Jesus calls you to repentance right now. He continually calls you to repentance even after you have been forgiven, even after you have received eternal life. Do you know this is what's happening in this and every divine Sunday service? We enter God’s service by our baptism (where we hear and receive forgiveness and cleansing), then we're called to repent at confession and are forgiven in the absolution, and even after the absolution still the call to repent remains in his Word.
In this service God is with us, Jesus is present. Jesus doesn’t ask you to repent first so that he might dwell with you; rather he is already here and is now asking you to repent so you might remain with him not just today but into eternity.
5. Be a Repentant Sinner!
So Jesus died for sinners! You are a sinner! Therefore, he died for you!

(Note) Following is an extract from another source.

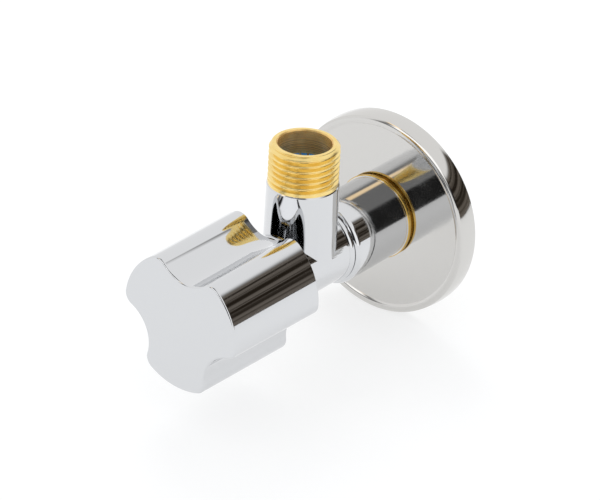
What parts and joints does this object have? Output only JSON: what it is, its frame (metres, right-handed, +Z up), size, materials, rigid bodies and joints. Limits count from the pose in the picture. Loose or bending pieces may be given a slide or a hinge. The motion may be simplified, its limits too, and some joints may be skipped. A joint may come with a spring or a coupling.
{
  "type": "angle valve",
  "caption": "Chrome angle valve with a wall escutcheon, a threaded upright outlet holding a filter, and a three-lobed quarter-turn handle.",
  "frame": {"origin": "on the inlet axis, in the plane of the wall that the escutcheon's rim touches", "axes": "+Y along the inlet axis into the wall, +Z up along the outlet stem, handle on the -Y side"},
  "size_m": [0.0656, 0.1101, 0.0716],
  "materials": {
    "chromed_brass": "polished chrome plate on forged brass, raw brass at the threads and collar",
    "chromed_steel": "polished chrome plate on pressed sheet",
    "chromed_zinc": "polished chrome plate on die-cast metal",
    "raw_brass": "turned",
    "stainless": "plain",
    "black_steel": "blackened",
    "blue_plastic": "moulded",
    "white_plastic": "moulded",
    "white_ceramic": "lapped",
    "black_rubber": "moulded"
  },
  "bodies": {
    "body": {"valve_body": "chromed_brass", "escutcheon": "chromed_steel", "filter_cage": "blue_plastic", "filter_mesh": "stainless", "filter_o_ring": "black_rubber", "bonnet": "raw_brass", "bonnet_o_ring": "black_rubber", "seat_seal": "black_rubber", "seal_support_ring": "stainless", "fixed_disc": "white_ceramic"},
    "handle": {"handle": "chromed_zinc", "set_screw": "black_steel", "spindle": "raw_brass", "moving_disc": "white_ceramic", "slip_washer": "white_plastic", "spindle_o_ring_inner": "black_rubber", "spindle_o_ring_outer": "black_rubber", "circlip": "stainless"}
  },
  "joints": [
    {"name": "handle_turn", "type": "hinge", "parent": "body", "child": "handle", "pos_m": [0, -0.06, 0], "axis": [0, -1, 0], "range_deg": [0, 90]}
  ]
}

Repentance is the faith driven act which enables us to stop, admitting we are lost, letting Jesus pick us up, and bearing us back to the Father. Grace always precedes repentance in the lives of sinners.
Repentance is for sinners, because ‘God demonstrates his own love for us in this: While we were still sinners, Christ died for us’. (Rom 5:8)
Jesus knows you have a sinful nature, and he also know you have sins from which to repent. He's got your nail marks to prove it! But the truly amazing thing about grace is: Even though you and I still sin the gardener still keeps returning to prune you and fertilize you.
So be a sinner. No! Be a repentant sinner, and sin boldly. But even more boldly believe him, trust him, and repent before him. And praise him boldly too, for he is in your presence making you shine before the Father as if we were not a sinner at all. Amen.